US airlines still waiting for crucial COVID-19 stimulus package.

2
March 24, 2020
airlines

US airlines are still waiting for a crucial coronavirus stimulus package that will give them a $US58 billion shot in the arm.

The US Senate failed to advance the package, estimated to be worth a total of $US1.6 trillion, for a second time on Monday US time as after Democrats and Republicans disagreed on details.

There is criticism from Democrats that the bill is too heavily skewed towards corporate executives and shareholders rather than workers.

READ: Governments must do more for airlines as Rex pleads for help.

Republicans have accused Democrats of attempting to add unrelated items to the bill.

However, US Treasury Secretary Steve Mnuchin told reporters he believed a deal “was very close”.

Airlines have been lobbying hard for relief and a joint letter from airline bosses went to House and Senate leaders last week urging bipartisan support for the package.
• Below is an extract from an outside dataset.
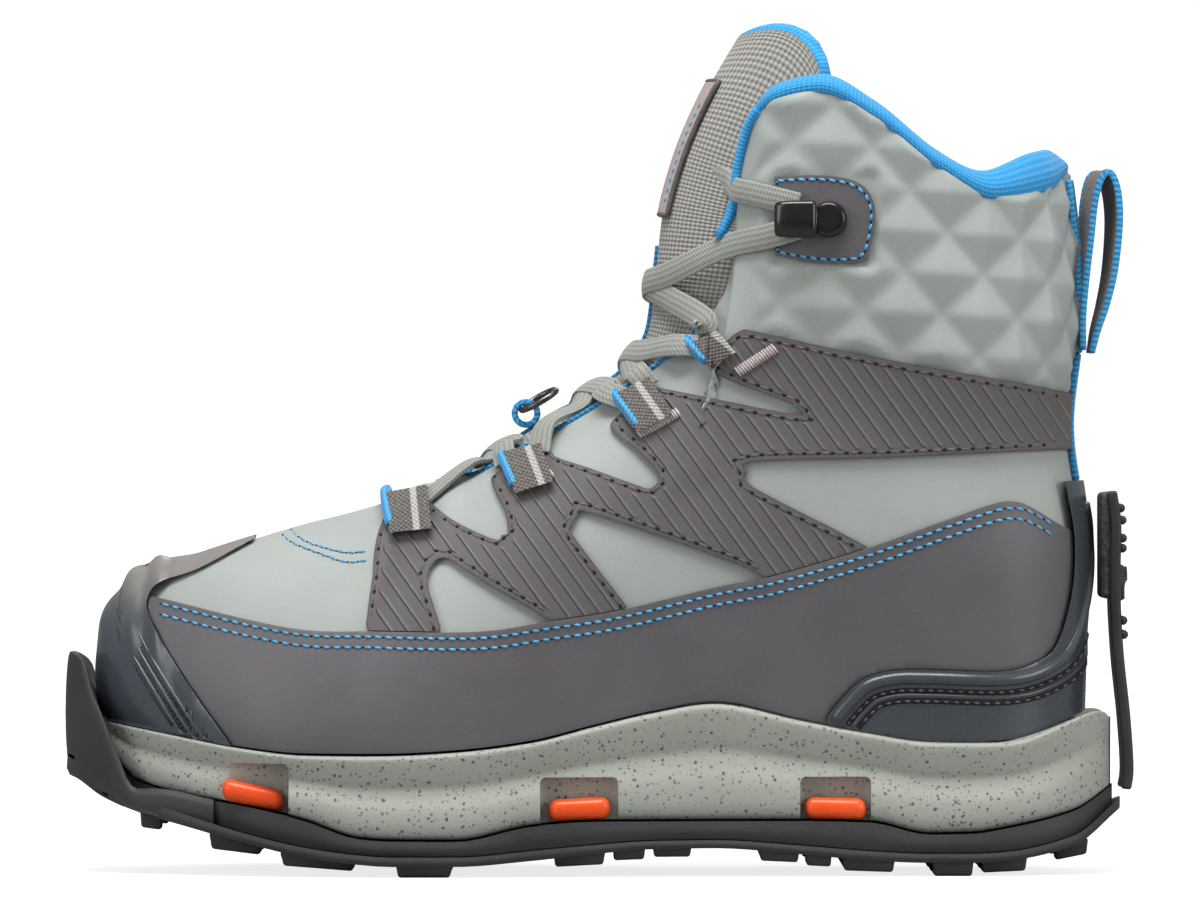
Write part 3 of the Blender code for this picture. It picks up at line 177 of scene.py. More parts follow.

The airlines want a combination of worker payroll protection grants, loans and loan guarantees as well as tax measures to prop up the industry.

Signatories to the letter included the chief executives of Alaska, Delta, American, United, Hawaiian, JetBlue. And Southwest as well cargo operators UPS, Atlas and FedEx and lobby group Airlines for America.

The letter warned time was running out for airlines and the payroll protection grant was critical to saving the jobs of airline employees.

“We urge you to swiftly pass a bipartisan bill with worker payroll protections to ensure that we can save the jobs of our 750,000 airline professionals who are coming to work every day to serve the traveling and shipping public,’’ it said.

The letter argued airlines had done their part to help the economy, reinvesting 73 percent of operating profits over the past decade into staff and product to create well-paid jobs that outpaced other sectors.

It also noted the global pandemic had prompted it to take more than $US30 billion in “self-help” measures, including asking employees to take voluntary unpaid time off, parking planes and seeking financing in a credit market that was closing up.

“Given the extreme nature of this emergency, we respectfully urge Congress not to pursue opportunistic measures that will hurt, not help, our ability to recover,’’ the letter said.

“Unless worker payroll protection grants are passed immediately, many of us will be forced to take draconian measures such as furloughs.”

Among the measures worrying airlines is a bid to require them to reduce carbon emissions.